White supremacy is a combination of thinking of white Europeans as “We,” and having the power — through media and money as often as military conquest — to make that concept stick, even when the world around you is clearly made up of many cultures.

It starts with the assumption that our world is divided into “they” and “we.”

And it’s so embedded in our culture that we don’t even see it. Talking about “White Supremacy” to a white American is like talking about “wetness” to a fish.

There’s very little evil intent, but that’s no excuse to let it continue.

Next time you hear the word “We,” ask yourself who the speaker means.

And the speaker ought to ask himself, too.

 

Are we awake?
We’re not sure. Are we black?
We are.
Then we’re awake, but we’re very puzzled. I think I’d better straighten myself out.
Need any help?
Oh, all I can get.

8 thoughts on “CSotD: Defining White Supremacy

  1. My point, and I’m sorry if it wasn’t clear, is that “white supremacy” as a philosophy is far more ingrained in our culture than the “white supremacist movements” that are often thought of as its manifestation.

    It’s obvious that “white supremacist” groups are terrorists and need to be watched and opposed along with other terrorist groups.

    But we — there’s that word again — let ourselves off the hook if we assume that they are the only manifestation of “white supremacy.”

    As said, it’s not intentional and it’s not consciously “evil,” but it is deeply embedded in our culture.

    Rooting out the obvious, violent manifestations this expert speaks of is necessary for peace and order, of course, but rooting out the less obvious cultural grounding is necessary for justice.

  2. I try to counter my sense of “we-ness” with the quote by John Holmes:

    “It is well to remember that the entire universe, with one trifling exception, is composed of others.”

  3. Thanks, Henry Davison. I like that quote. And the Henty Preface is wonderful, Mike.
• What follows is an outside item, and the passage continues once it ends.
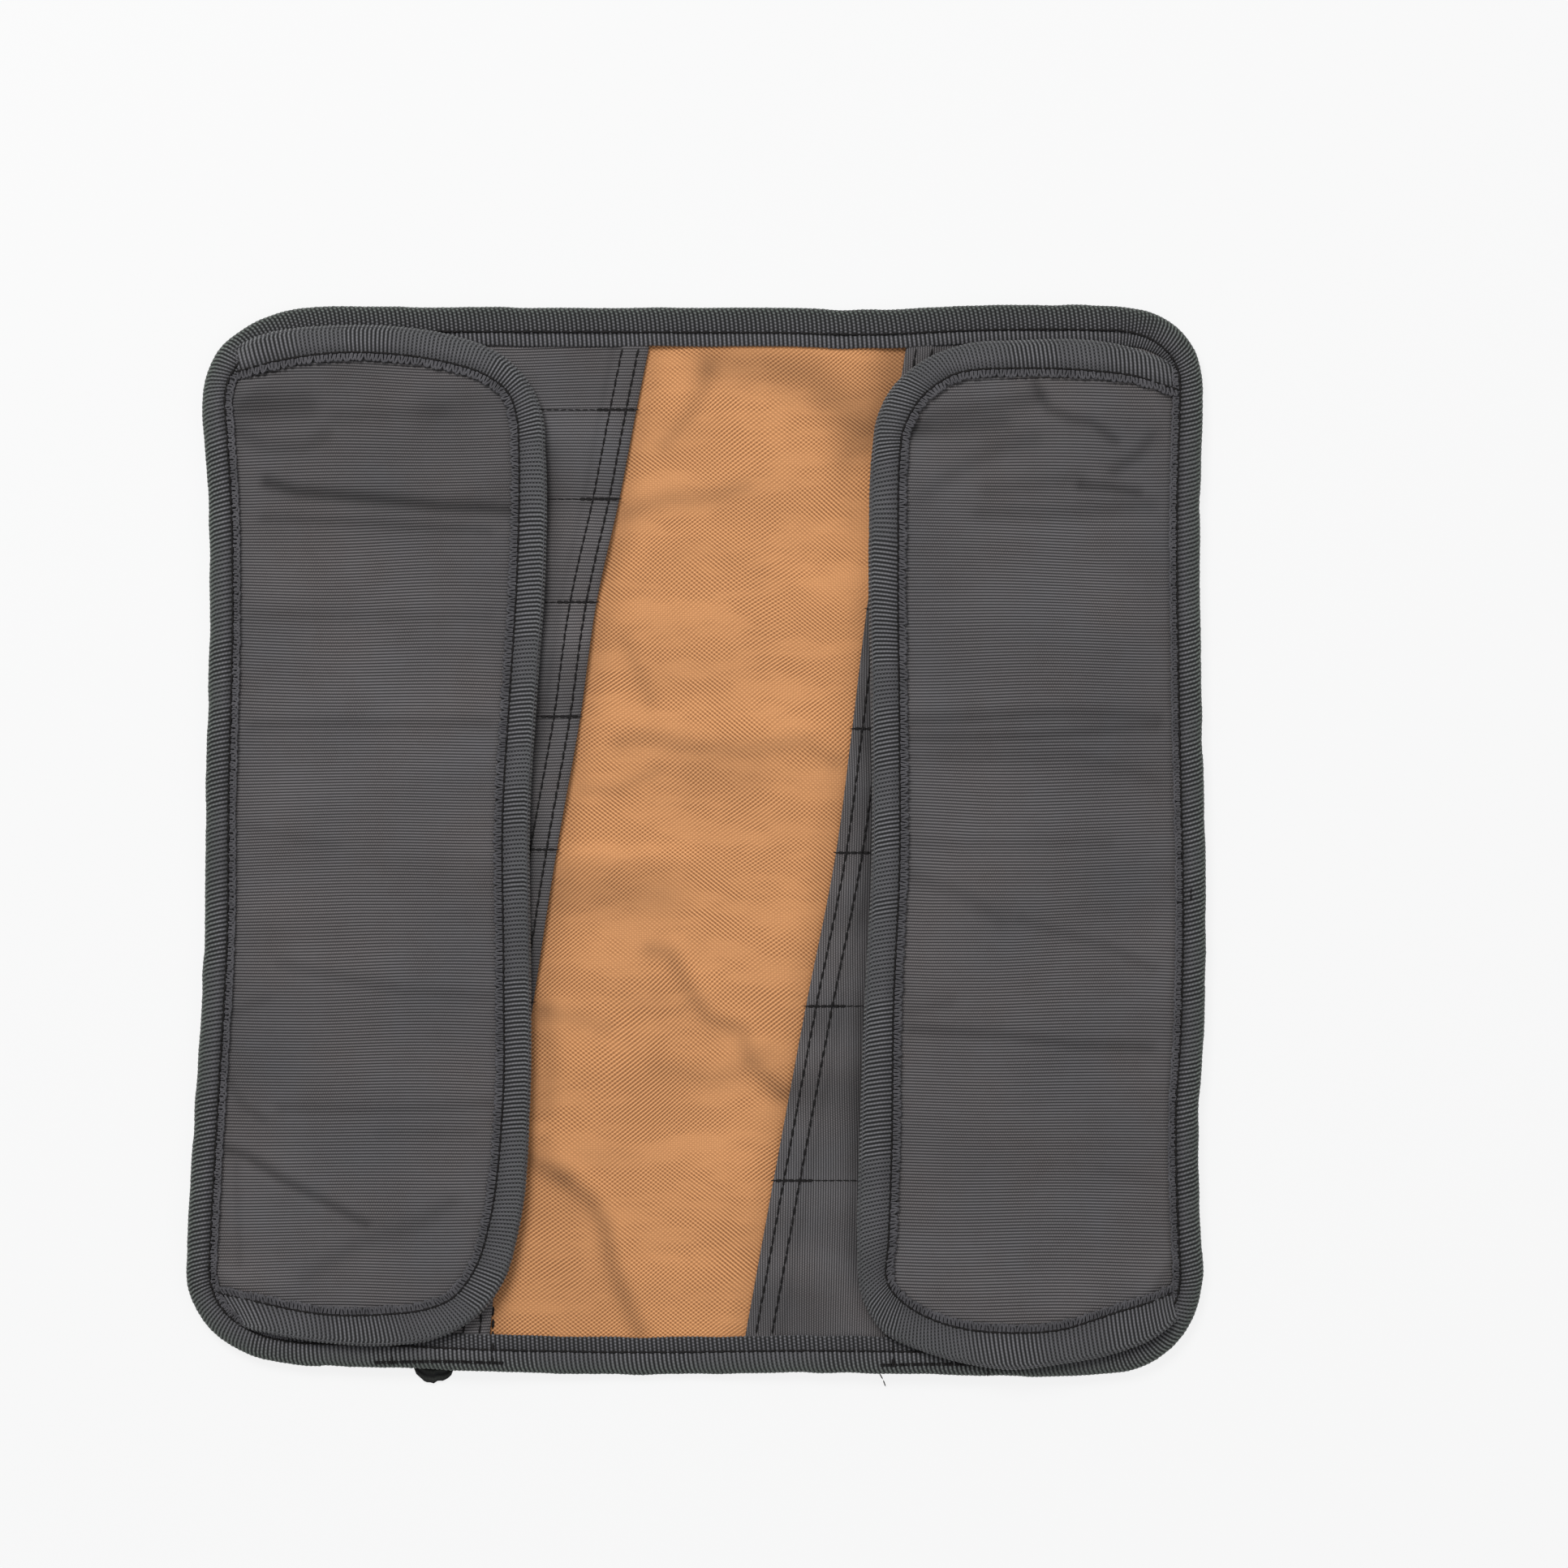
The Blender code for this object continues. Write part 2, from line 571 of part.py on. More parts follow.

  4. I think to the average white American the term “white supremacy” invokes images of the Klan and thus doesn’t resonate with them as people usually don’t see themselves as racist. Perhaps “American cultural supremacy” might be a better term to identify the problem while not being off-putting.

  5. Not off-putting to white Americans. Very off-putting to other Americans, which is precisely the point.

  6. But if you can’t get white America (and the rest of assimilated America) to talk about it, how can we start to fix it?